Des agriculteurs tibétains aisés

par Jean-Paul Desimpelaere, le 28 février 2008

Dans une interview menée par "Le Nouvel Observateur" (17/01/2008), l’actuel dalaï-lama disait ceci à propos des Tibétains riches vivant en R.A.T. : “Depuis la venue des Chinois au Tibet, les quelques développements positifs ne peuvent pas compenser toutes les destructions qu’ils ont occasionnées. Bien sûr, pour certains Tibétains qui jouissent aujourd’hui de beaucoup de privilèges – en termes de traitement, de logement, etc. – et qui parfois viennent de familles de soi-disant ‘serfs’, leur situation personnelle est nettement plus avantageuse maintenant.” Le sous-entendu de la part du dalaï-lama est que les Chinois auraient soudoyé une minorité de Tibétains pour servir leur régime, des « fonctionnaires collaborateurs » bien payés. Il n’utilise pas cette expression de façon directe mais son fan-club n'y manque pas.

un gros bourg près de Xiangcheng dans le nord du Sichuan près de la frontière du Tibet (photo JPDes, 2007)
un gros bourg près de Xiangcheng dans le nord du Sichuan près de la frontière du Tibet (photo JPDes, 2007)

En septembre 2007, nous avons rencontré des fermiers tibétains aisés. Nous n’avons pas dû chercher longtemps, c'était à la frontière entre le Sichuan et la R.A.T., dans une des 21 maisons colossales d'un village à côté de Xiangcheng (ou Chaktreng).

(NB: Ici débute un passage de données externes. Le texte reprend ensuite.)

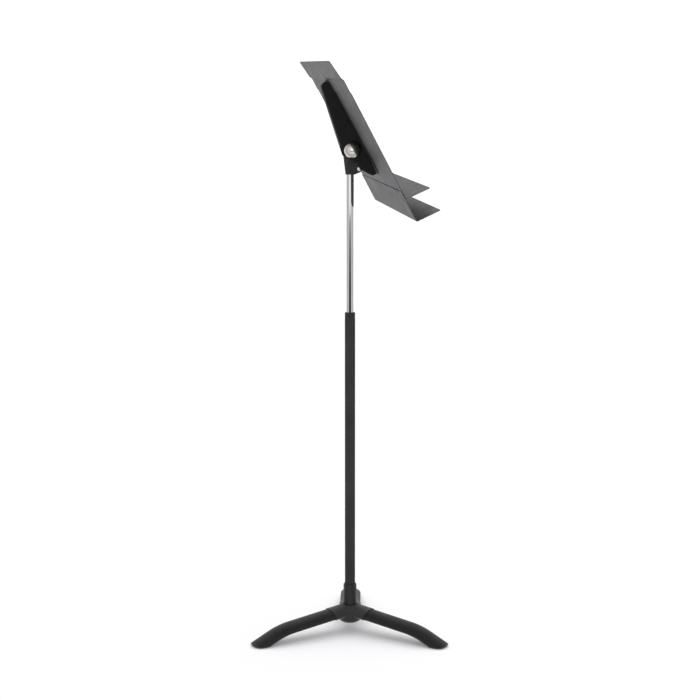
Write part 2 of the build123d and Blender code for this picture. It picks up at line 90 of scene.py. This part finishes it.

Pour arriver dans les pièces à vivre situées au premier étage, nous avons du passer par la porcherie au rez-de-chaussée, ce qui indique qu’il s’agissait de fermiers traditionnels. Quelle ne fut pas notre surprise, à l’étage : des meubles magnifiques, de style traditionnels aussi, mais qui n'avaient certainement pas été chinés sur une brocante. Et des espaces énormes, trop en fait. La famille avait construit cette maison il y a 20 ans. A l’époque, ils y vivaient à 10. Les quatre enfants ont quitté la maison, les deux fils se sont mariés et travaillent à Xiangcheng-ville, les deux filles sont à l’internat de la Haute École des Études tibétaines.


Le patriarche de la maison est un oncle qui est moine, converti en marchand de bétail. Durant la Révolution Culturelle (1964-1974), il a dû quitter le monastère où il s'était engagé, pour revenir vivre dans sa famille, comme la plupart des moines ont dû le faire à cette période-là. Il n'est jamais retourné au monastère, même quand ceux-ci ont rouvert leurs portes. Ses parents n’étaient pas des serfs dans l’ancien régime, mais des fermiers moyennement riches qui avaient leurs propres serfs.

Ils n’ont cependant pas été expropriés pendant la réforme agraire des années 60. La famille dispose encore aujourd’hui d’un hectare de terres, ce qui représente le triple de ce que possède en moyenne une famille de paysans chinois. Sur ces terres, ils produisent surtout des céréales, de l’orge, du maïs, des pommes de terre et des tomates en serre. A côté de cela ils ont 4 porcs et 6 vaches.


Mais la famille doit surtout sa petite fortune à leur oncle moine et son commerce de bétail. Celui-ci procure à la famille un revenu supplémentaire de minimum 1000 euros par an que la famille dépense intégralement à l’achat de meubles et d’appareils ménagers. De plus, les membres de la famille parcourent régulièrement les montagnes pour aller ramasser des champignons (le fameux « caterpillar fungus ») et d’autres plantes médicinales pour ensuite les vendre au marché.

un décor intérieur somptueux
un décor intérieur somptueux

Au premier étage de l’habitation, la famille a fait construire pour l'oncle-moine une salle de prière assez vaste pour y mettre une centaine de personnes. Nous leur avons demandé s'ils ont dû dépenser beaucoup pour la construction de leur maison. "Non", ont-ils répondu, "seuls les piliers et la décoration nous ont coûté de l’argent. Pour la construction même les gens du village nous ont aidé gratuitement".